The request: Write out the whole listing again, exactly.

Collected data:
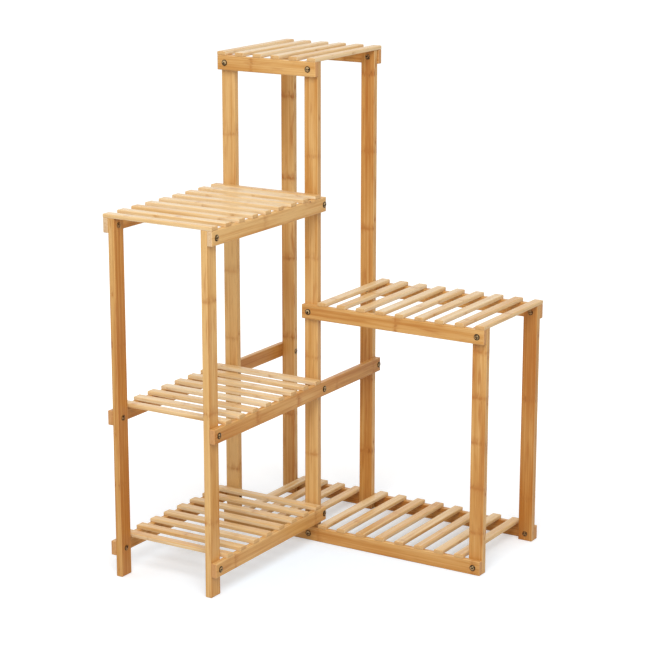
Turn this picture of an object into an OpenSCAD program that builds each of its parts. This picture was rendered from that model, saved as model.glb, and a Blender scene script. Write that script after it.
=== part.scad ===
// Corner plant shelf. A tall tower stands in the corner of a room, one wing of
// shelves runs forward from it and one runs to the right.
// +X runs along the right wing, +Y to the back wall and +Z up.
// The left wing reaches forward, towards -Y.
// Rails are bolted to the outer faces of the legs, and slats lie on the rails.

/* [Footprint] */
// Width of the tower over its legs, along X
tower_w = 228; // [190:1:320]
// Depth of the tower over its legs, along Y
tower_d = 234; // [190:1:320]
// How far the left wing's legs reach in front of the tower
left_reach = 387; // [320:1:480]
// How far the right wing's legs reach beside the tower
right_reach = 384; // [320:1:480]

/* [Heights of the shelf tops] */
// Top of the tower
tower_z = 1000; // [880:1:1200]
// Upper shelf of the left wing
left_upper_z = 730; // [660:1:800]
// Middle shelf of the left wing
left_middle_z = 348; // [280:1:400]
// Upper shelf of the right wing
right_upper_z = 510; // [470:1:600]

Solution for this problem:
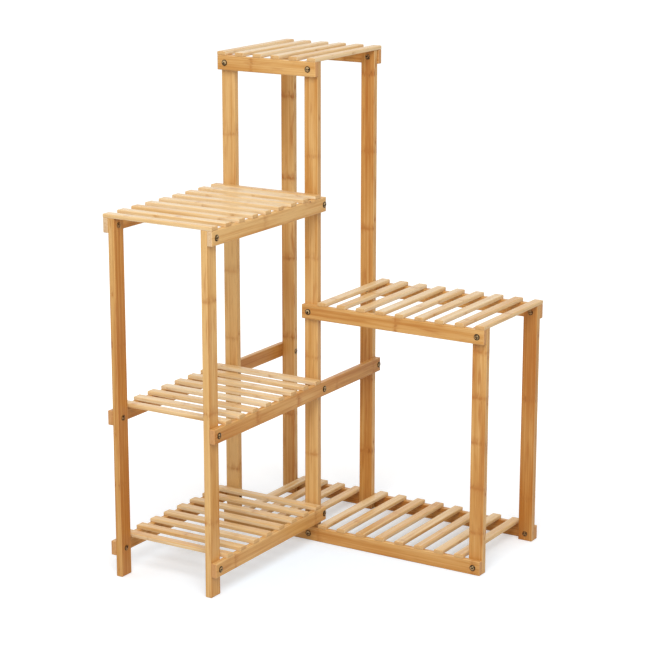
Turn this picture of an object into an OpenSCAD program that builds each of its parts. This picture was rendered from that model, saved as model.glb, and a Blender scene script. Write that script after it.
=== part.scad ===
// Corner plant shelf. A tall tower stands in the corner of a room, one wing of
// shelves runs forward from it and one runs to the right.
// +X runs along the right wing, +Y to the back wall and +Z up.
// The left wing reaches forward, towards -Y.
// Rails are bolted to the outer faces of the legs, and slats lie on the rails.

/* [Footprint] */
// Width of the tower over its legs, along X
tower_w = 228; // [190:1:320]
// Depth of the tower over its legs, along Y
tower_d = 234; // [190:1:320]
// How far the left wing's legs reach in front of the tower
left_reach = 387; // [320:1:480]
// How far the right wing's legs reach beside the tower
right_reach = 384; // [320:1:480]

/* [Heights of the shelf tops] */
// Top of the tower
tower_z = 1000; // [880:1:1200]
// Upper shelf of the left wing
left_upper_z = 730; // [660:1:800]
// Middle shelf of the left wing
left_middle_z = 348; // [280:1:400]
// Upper shelf of the right wing
right_upper_z = 510; // [470:1:600]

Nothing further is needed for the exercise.